* Aim of the exercise: Report, as a bare number, how many lines hold "None".

════════

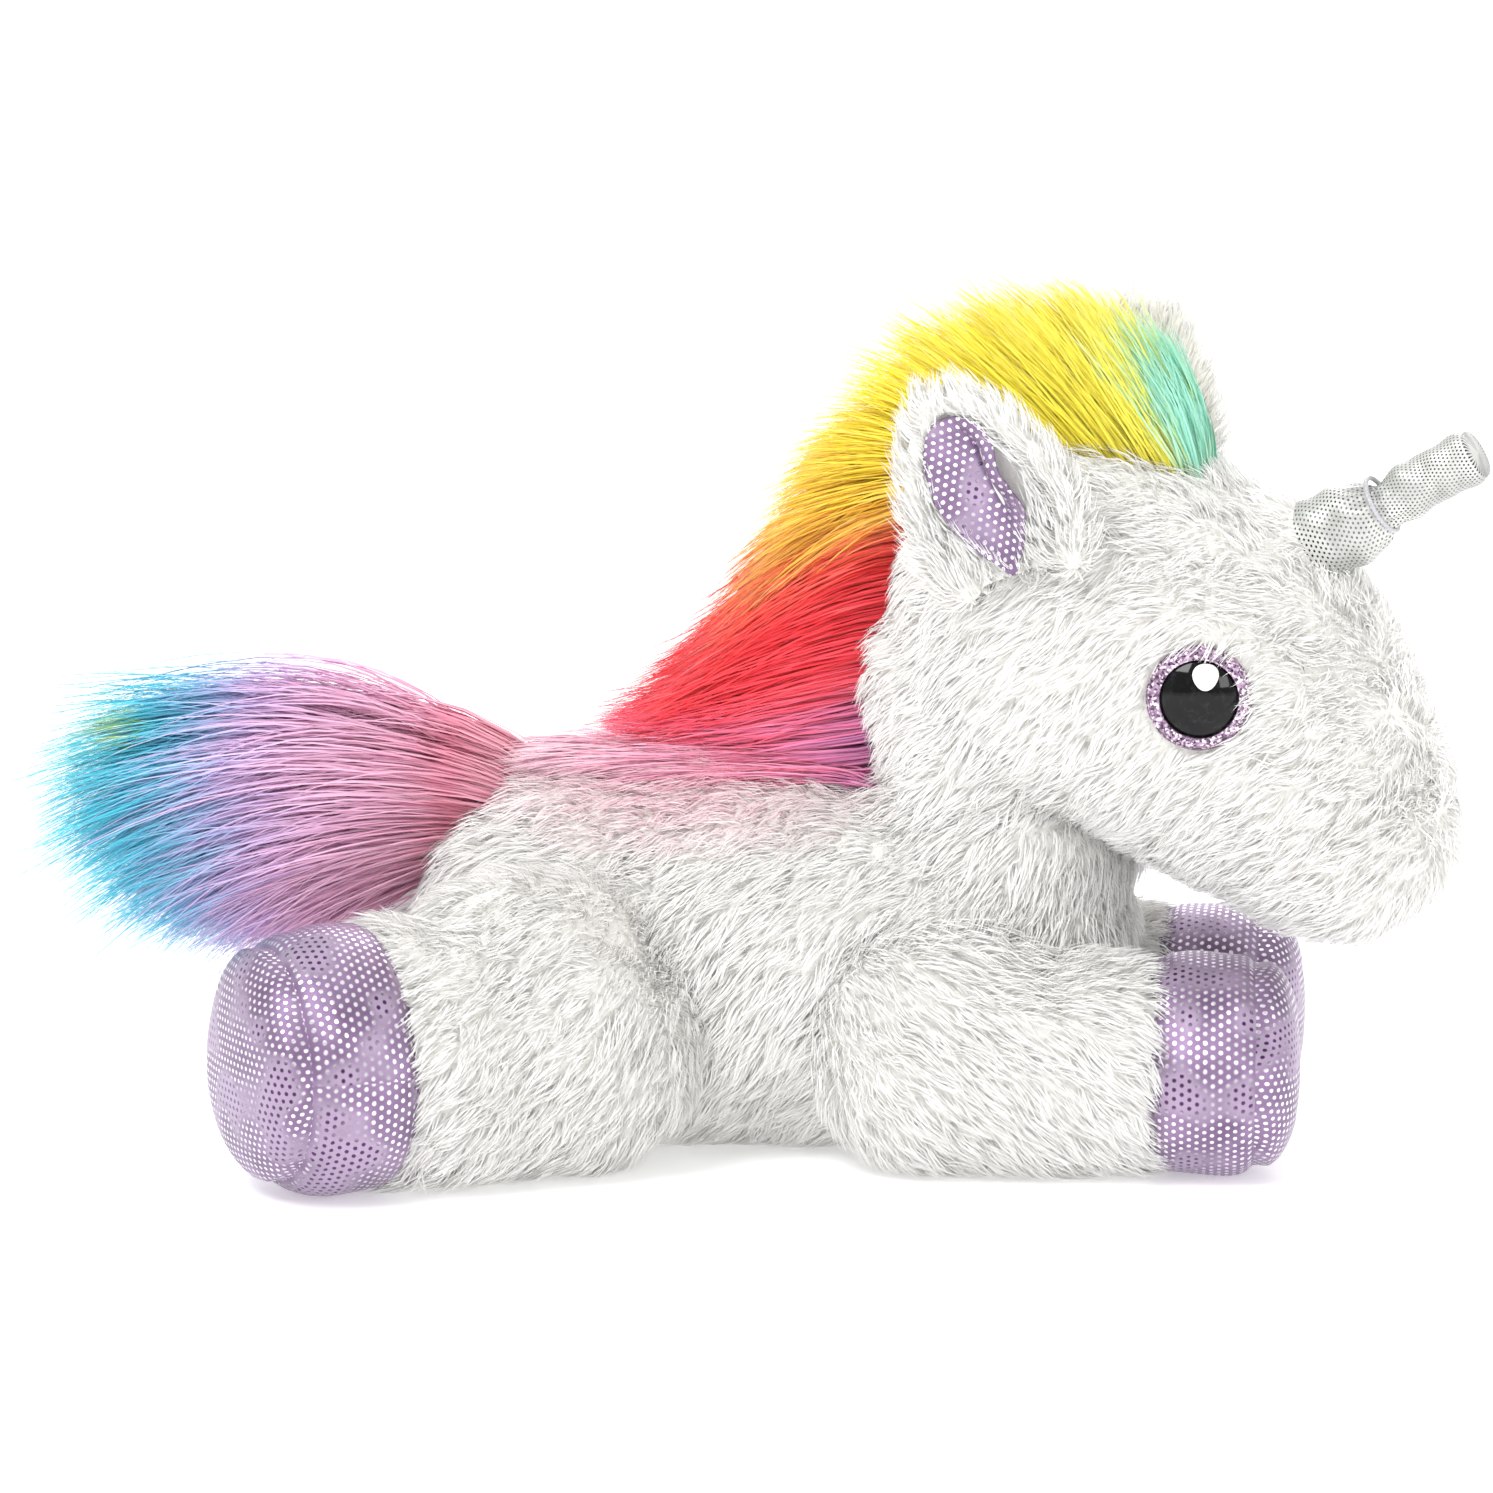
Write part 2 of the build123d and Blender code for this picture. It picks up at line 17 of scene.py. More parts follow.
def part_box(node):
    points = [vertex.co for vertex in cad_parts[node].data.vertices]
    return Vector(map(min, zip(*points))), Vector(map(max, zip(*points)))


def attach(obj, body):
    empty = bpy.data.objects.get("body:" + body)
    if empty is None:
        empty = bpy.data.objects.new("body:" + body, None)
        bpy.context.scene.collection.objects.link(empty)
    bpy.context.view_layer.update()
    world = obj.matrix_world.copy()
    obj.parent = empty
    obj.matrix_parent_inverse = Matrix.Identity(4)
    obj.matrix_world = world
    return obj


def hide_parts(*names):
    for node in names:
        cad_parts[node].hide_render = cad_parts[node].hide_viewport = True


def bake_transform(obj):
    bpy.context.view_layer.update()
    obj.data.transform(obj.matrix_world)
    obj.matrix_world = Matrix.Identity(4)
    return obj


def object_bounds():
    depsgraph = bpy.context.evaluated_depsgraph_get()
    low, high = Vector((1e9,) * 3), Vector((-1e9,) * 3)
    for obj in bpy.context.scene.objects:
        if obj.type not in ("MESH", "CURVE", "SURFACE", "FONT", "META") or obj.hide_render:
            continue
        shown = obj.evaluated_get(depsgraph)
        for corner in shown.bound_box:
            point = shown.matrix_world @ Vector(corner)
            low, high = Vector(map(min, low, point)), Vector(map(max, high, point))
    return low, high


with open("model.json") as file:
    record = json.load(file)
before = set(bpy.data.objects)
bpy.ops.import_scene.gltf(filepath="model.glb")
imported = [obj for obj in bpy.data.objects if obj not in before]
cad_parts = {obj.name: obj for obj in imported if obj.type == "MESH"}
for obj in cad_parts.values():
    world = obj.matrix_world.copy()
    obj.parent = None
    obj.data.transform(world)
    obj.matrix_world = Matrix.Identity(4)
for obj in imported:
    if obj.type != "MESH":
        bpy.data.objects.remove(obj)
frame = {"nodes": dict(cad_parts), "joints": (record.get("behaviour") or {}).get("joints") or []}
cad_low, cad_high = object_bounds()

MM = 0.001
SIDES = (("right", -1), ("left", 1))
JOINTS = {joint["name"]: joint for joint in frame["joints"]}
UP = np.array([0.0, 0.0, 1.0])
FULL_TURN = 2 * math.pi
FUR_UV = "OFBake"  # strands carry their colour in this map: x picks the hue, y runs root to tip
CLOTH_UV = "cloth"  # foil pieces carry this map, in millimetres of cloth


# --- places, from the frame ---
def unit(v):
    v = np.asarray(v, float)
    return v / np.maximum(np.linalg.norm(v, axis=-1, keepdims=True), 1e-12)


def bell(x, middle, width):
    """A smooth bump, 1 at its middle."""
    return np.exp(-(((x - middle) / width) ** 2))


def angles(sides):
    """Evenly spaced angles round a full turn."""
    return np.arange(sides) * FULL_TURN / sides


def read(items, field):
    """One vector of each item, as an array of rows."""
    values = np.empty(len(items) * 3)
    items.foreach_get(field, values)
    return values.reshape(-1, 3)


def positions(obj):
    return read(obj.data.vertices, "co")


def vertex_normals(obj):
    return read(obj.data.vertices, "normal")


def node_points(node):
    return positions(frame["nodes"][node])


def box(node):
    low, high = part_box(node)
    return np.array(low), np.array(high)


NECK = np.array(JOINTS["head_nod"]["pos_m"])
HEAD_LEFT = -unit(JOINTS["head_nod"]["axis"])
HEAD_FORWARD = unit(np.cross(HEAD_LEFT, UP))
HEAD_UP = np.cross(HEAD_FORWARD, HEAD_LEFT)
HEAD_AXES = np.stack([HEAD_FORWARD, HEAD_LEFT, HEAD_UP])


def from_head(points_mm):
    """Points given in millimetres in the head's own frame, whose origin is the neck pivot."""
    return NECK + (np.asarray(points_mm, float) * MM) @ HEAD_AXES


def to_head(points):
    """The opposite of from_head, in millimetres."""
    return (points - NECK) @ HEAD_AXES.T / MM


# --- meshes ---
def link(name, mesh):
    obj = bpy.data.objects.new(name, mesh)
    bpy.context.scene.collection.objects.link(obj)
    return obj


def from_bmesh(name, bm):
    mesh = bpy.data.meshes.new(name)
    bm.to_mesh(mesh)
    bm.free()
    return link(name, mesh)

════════

* Solution below: 3